Uranus kept all of Gaia's children trapped within her womb, and Gaia groaned from the strain. Eventually, Cronus, her youngest child at the time, volunteered to set upon his father, castrating him with a sickle, thereby freeing Gaia's children and setting himself up as king of the titans with Rhea as his wife and queen.
Rhea gave birth to a new generation of gods to Kronos, but, in fear that they too would eventually overthrow him, he swallowed them all whole one by one. Only Zeus was saved: Rhea gave Cronus a stone in swaddling clothes in his place, and placed the infant Zeus in Crete to be guarded by the Kouretes.

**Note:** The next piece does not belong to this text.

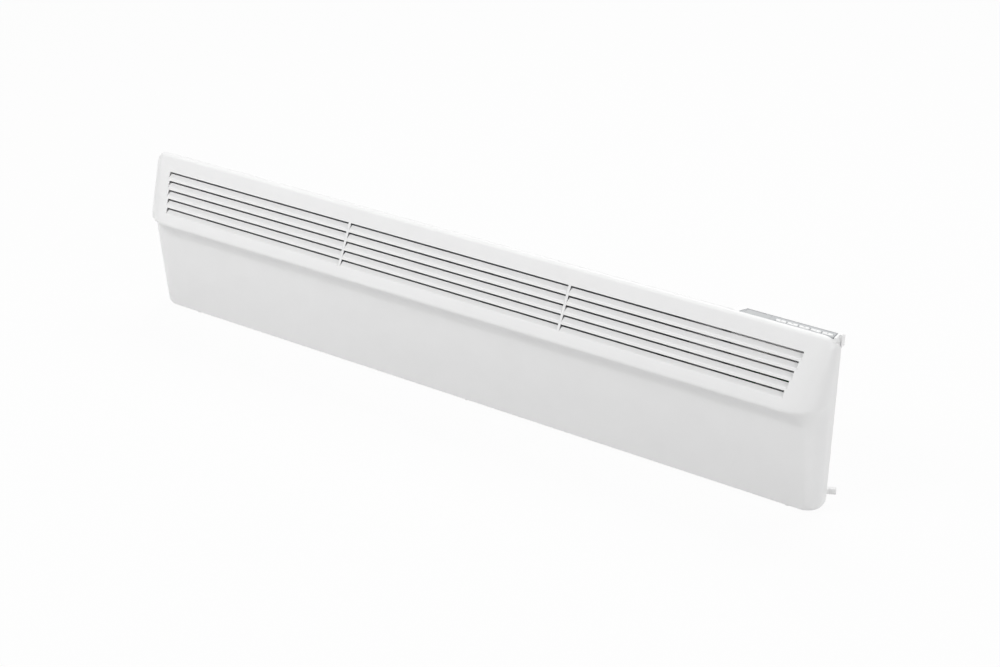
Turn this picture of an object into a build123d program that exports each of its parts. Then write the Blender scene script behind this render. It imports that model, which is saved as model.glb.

Once Zeus reached adulthood, he subdued Cronus by wile rather than force, using a potion concocted with the help of Gaia, his grandmother, to force Cronus to vomit up Zeus's siblings. A war between younger and older gods commenced, in which Zeus was aided by the Hecatonchires and Cyclopes, who had once again been freed from Tartarus. Zeus won after a long struggle, and cast many of the Titans down into Tartarus.